Is it modern? Is it Postmodern? Is it something else entirely? Does it matter?
What am I doing? What am I "professing"? Is it professing or prophecy when I study texts of warning? In Derrida's language, am I doing archaeology or eschatology? If I am no longer going to pretend I can abolish the aporia, and instead am going to focus on how others manage or negotiate the abyss, what can I write, and how can I write it?
Ever since we watched the first DVD of Lord of the Rings (for whatever reason ;) ), ever since Laura said that "Now we can watch a movie for hours on end" I've been thinking about fandom, about textuality and supplements. I've been watching pop culture manage the aporia and blogging it, going "hmm" at key moments. Rhetorical theory alone cannot tell me what I need, nor can literary theory, nor psychology nor sociology. My parallel structure I played with in my honors project began to think about mimesis (not poesis) as a necessity of rhetoric, but it didn't do enough to connect the literary, the textuality, with desire.
The most problematic concept in Burke is, for me, also the most illuminating. I am refering, of course, to "identification," to the act of "consubstantiation" two tiny little words that make me watch other people watching movies, read myself reading. Where does the author open up a possibility of identification? has been my line of inquiry for two years now, and it is helpful for thinking about the relationship between author and readers, author and the Scene, readers and the Scene.
Oh, but lurking back there is the problem, the one that would make Burke and essentialist if he answered it the way he seems to answer it: Why does the possibility of identification matter if the readers don't want to do it in the first place? How do we really know identification happens, and is it a learned reaction to text in general? Or is it, as Burke and others seem to suggest, inherent, a "mimetic drive" to combine the Self and Other into something Else? Is it, (oh, god) "Natural"?
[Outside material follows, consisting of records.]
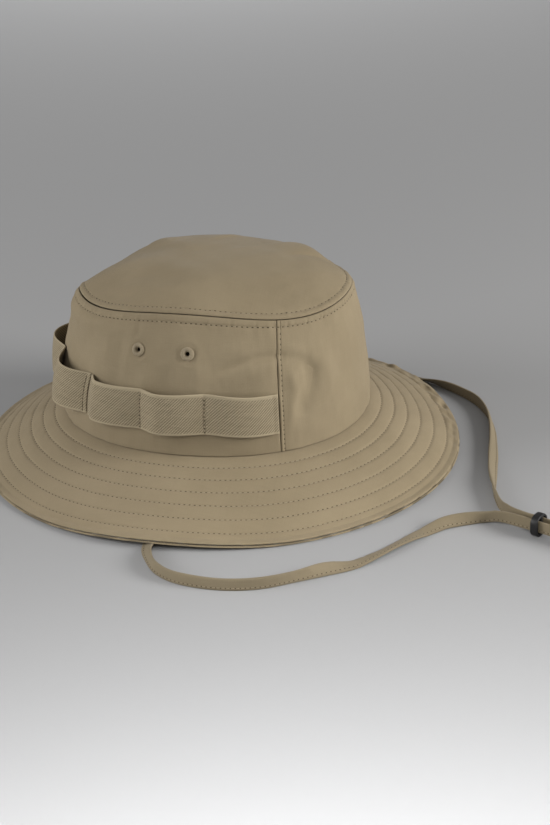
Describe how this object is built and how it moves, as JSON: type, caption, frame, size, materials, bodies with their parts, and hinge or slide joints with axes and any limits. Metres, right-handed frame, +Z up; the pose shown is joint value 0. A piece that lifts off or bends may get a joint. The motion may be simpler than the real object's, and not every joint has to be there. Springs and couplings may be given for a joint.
{
  "type": "boonie hat",
  "caption": "Wide-brimmed soft sun hat with an oval crown, a row-stitched brim, a looped webbing band, and a chin strap with a slider, standing on its brim.",
  "frame": {"origin": "on the surface that the brim stands on, below the centre of the brim's edge", "axes": "+Z up, the front of the hat at -Y, the wearer's right side at -X"},
  "size_m": [0.3341, 0.4938, 0.1398],
  "materials": {
    "shell_fabric": "khaki, fine plain-woven shell fabric, matt with a faint sheen",
    "elastic_webbing": "khaki ribbed elastic webbing with plain edges",
    "binding_tape": "khaki grosgrain binding tape",
    "sweatband_fabric": "khaki soft knit with a row of stitching",
    "label_fabric": "plain woven label without lettering",
    "interlining": "stiff white interlining, hidden",
    "thread": "khaki sewing thread",
    "black_plastic": "black moulded plastic, satin"
  },
  "bodies": {
    "hat": {"crown_top_panel": "shell_fabric", "crown_front_panel": "shell_fabric", "crown_right_panel": "shell_fabric", "crown_left_panel": "shell_fabric", "top_seam_tape": "binding_tape", "front_right_seam_tape": "binding_tape", "front_left_seam_tape": "binding_tape", "back_seam_tape": "binding_tape", "right_front_eyelet": "thread", "right_rear_eyelet": "thread", "left_front_eyelet": "thread", "left_rear_eyelet": "thread", "right_webbing": "elastic_webbing", "back_webbing": "elastic_webbing", "left_webbing": "elastic_webbing", "brim_top_layer": "shell_fabric", "brim_interlining": "interlining", "brim_under_layer": "shell_fabric", "brim_seam_binding": "binding_tape", "sweatband": "sweatband_fabric", "plain_label": "label_fabric", "right_strap_anchor": "shell_fabric", "left_strap_anchor": "shell_fabric", "chin_strap": "shell_fabric"},
    "slider": {"strap_slider": "black_plastic"}
  },
  "joints": [
    {"name": "slider_slide", "type": "slide", "parent": "hat", "child": "slider", "axis": [-0.37, -0.929, 0], "range_m": [-0.006, 0.02]}
  ]
}
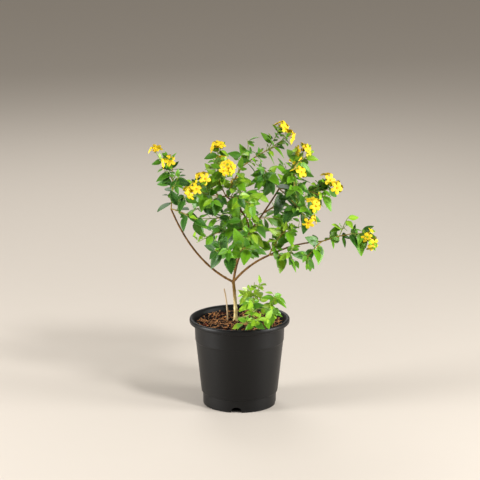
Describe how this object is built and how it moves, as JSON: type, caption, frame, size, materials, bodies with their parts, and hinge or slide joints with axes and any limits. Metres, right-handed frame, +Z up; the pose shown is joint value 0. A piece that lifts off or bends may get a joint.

How do you know? Dana keeps asking. Show me. The surface phenomena are there--the DVDs, the websites, the fanzines, the forums, the TV shows--all asking us to touch the text more, to be absorbed into it and the characters, but not just the characters, the production of the text. Texts are never given to us as autonomous wholes (Here! It's got borders! At Borders!) any more; instead, we are encouraged to see ourselves as co-authors, as participants, as consubstantial with the text, context, and subtext.
Is it "Midrash" come back to us in the land of the non-sacred? Can a vulgar text be Midrashic? What of the division of the sacred and profane (for certainly these texts are profane, completely touchable, dirtied by our common hands)?
Can you do a rhetorical analysis of a Midrash? Can the atemporal prophecy fit into a Pentad? How are we dealing with the aporia--or is the end of our pretending only present in academia? It's one thing to say "we" in a rhetoric journal, it's another to say it to the masses on a DVD.
What would a pop culture text look like if it acknowledged the aporia? Memento only acknolwedges it for its central character, who can never know the origin of his story--it does not tell us that our own reading of his story is itself incomplete, and many will not be able to draw the connection between the main character's memory problem and our own issues with remembering. After all, the DVD has "extras" which show us more, we always know more than the main character, we are always aware of the DVD's textuality. This awareness fools us into believing we've entered the center, we've touched the meaning, we know the text.
I meant for this to be a positive post, a nod toward my field, an appreciative nod that says "Yes, we can do this. We can show how to navigate the black hole; we can get beyond Derrida." I meant to talk about the field, about an article I want to write for Rhetoric Review about readers' contact and contract with a text. About why this matters for dystopian film, for scifi in general. But it's 3:35, and I have to leave the coffee shop where bad coffee shop music is playing.